## [Exercise task]
Return exactly and only these lines: the first of the listing through the one containing "SOFT_EDGE = 0.0015".

## [Recorded data]
———

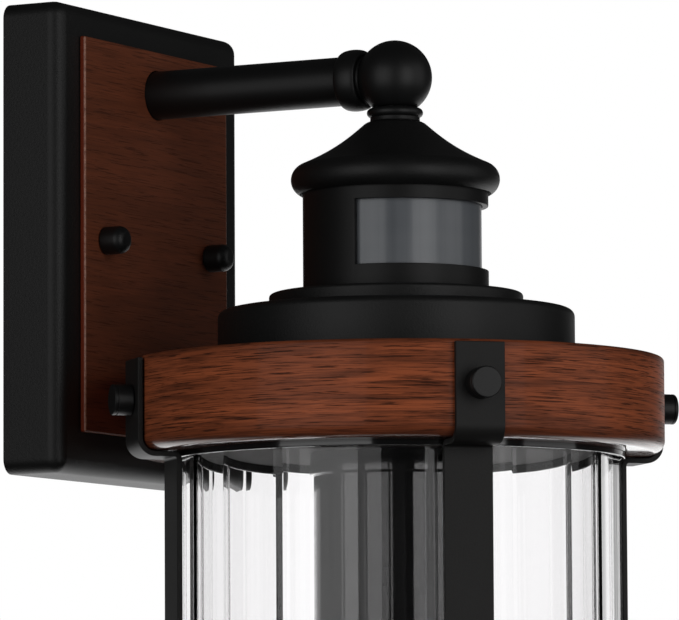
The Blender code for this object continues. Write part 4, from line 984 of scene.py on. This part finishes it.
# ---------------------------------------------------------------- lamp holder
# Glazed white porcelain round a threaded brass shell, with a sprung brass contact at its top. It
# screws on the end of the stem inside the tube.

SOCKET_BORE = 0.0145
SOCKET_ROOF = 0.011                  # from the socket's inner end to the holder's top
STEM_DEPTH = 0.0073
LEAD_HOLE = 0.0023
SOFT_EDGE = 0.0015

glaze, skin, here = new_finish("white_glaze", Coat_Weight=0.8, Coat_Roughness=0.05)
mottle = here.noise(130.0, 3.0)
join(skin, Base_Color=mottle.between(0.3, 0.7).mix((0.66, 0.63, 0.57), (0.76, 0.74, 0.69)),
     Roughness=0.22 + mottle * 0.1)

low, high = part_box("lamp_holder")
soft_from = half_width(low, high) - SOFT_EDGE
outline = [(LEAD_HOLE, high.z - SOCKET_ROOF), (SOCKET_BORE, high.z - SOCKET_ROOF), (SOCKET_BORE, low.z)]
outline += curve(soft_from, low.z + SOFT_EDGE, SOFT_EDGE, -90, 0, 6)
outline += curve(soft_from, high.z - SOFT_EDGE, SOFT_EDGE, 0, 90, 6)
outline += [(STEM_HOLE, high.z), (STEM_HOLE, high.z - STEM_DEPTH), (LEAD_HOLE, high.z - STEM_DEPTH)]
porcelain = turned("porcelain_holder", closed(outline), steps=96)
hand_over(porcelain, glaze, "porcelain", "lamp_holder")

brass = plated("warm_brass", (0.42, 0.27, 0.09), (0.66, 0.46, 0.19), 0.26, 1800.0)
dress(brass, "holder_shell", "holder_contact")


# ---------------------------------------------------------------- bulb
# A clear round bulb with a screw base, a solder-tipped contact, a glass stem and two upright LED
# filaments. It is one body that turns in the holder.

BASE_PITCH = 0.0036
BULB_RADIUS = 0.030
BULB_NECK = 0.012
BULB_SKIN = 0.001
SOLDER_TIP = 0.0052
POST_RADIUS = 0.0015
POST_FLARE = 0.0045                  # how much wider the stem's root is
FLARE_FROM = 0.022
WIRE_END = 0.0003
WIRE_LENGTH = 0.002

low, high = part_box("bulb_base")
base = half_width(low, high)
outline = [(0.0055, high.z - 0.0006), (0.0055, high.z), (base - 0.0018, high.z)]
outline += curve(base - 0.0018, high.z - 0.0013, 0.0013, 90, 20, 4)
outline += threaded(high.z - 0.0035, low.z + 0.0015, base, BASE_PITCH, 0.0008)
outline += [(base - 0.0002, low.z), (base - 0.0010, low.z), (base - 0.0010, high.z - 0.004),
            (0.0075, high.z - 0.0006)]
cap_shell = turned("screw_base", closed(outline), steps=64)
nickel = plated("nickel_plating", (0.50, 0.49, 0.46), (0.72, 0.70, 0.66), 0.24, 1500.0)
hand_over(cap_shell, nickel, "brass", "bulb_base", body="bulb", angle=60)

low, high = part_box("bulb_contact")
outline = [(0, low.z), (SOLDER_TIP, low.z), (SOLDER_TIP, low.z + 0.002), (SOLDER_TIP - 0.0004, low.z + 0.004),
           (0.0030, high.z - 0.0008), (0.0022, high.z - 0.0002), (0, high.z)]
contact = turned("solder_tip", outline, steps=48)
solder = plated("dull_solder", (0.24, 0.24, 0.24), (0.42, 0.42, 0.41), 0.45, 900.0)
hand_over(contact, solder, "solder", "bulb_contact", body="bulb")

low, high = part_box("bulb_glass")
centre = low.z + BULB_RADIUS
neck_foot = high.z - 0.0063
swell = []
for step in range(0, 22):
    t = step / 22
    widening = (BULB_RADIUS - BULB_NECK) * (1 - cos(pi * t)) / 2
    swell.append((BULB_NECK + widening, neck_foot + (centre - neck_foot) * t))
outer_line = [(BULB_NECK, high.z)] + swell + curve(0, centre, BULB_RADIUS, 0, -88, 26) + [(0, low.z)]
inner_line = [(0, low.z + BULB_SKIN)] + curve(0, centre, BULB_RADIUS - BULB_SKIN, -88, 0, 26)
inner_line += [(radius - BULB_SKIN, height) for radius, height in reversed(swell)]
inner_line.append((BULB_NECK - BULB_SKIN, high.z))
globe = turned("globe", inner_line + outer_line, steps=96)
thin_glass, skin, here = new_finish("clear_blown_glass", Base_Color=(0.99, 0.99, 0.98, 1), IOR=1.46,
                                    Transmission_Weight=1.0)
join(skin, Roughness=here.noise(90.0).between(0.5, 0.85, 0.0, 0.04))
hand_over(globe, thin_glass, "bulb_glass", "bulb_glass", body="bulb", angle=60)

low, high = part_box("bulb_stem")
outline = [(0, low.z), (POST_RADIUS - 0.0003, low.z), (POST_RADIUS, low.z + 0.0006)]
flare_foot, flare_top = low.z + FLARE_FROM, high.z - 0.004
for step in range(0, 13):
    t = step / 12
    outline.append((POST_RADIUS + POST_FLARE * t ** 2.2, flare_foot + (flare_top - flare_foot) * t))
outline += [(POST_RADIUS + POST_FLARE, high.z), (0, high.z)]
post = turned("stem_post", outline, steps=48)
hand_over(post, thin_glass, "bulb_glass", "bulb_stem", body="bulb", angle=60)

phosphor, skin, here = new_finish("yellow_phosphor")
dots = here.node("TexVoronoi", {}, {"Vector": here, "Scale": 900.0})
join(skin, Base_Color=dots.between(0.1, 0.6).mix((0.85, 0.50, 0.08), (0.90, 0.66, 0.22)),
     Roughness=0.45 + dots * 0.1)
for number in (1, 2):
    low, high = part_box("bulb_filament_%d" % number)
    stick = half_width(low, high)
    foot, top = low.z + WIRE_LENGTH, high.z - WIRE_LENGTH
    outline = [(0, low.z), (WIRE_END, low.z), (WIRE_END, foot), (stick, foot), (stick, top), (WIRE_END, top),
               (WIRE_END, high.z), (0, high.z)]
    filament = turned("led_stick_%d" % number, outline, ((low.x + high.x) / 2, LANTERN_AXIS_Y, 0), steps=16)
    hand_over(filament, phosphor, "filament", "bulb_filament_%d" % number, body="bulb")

———

## [Written answer]
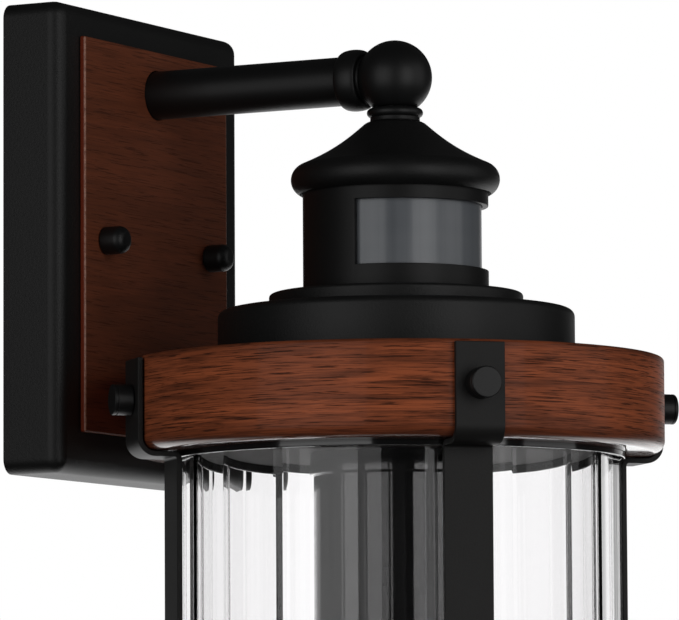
The Blender code for this object continues. Write part 4, from line 984 of scene.py on. This part finishes it.
# ---------------------------------------------------------------- lamp holder
# Glazed white porcelain round a threaded brass shell, with a sprung brass contact at its top. It
# screws on the end of the stem inside the tube.

SOCKET_BORE = 0.0145
SOCKET_ROOF = 0.011                  # from the socket's inner end to the holder's top
STEM_DEPTH = 0.0073
LEAD_HOLE = 0.0023
SOFT_EDGE = 0.0015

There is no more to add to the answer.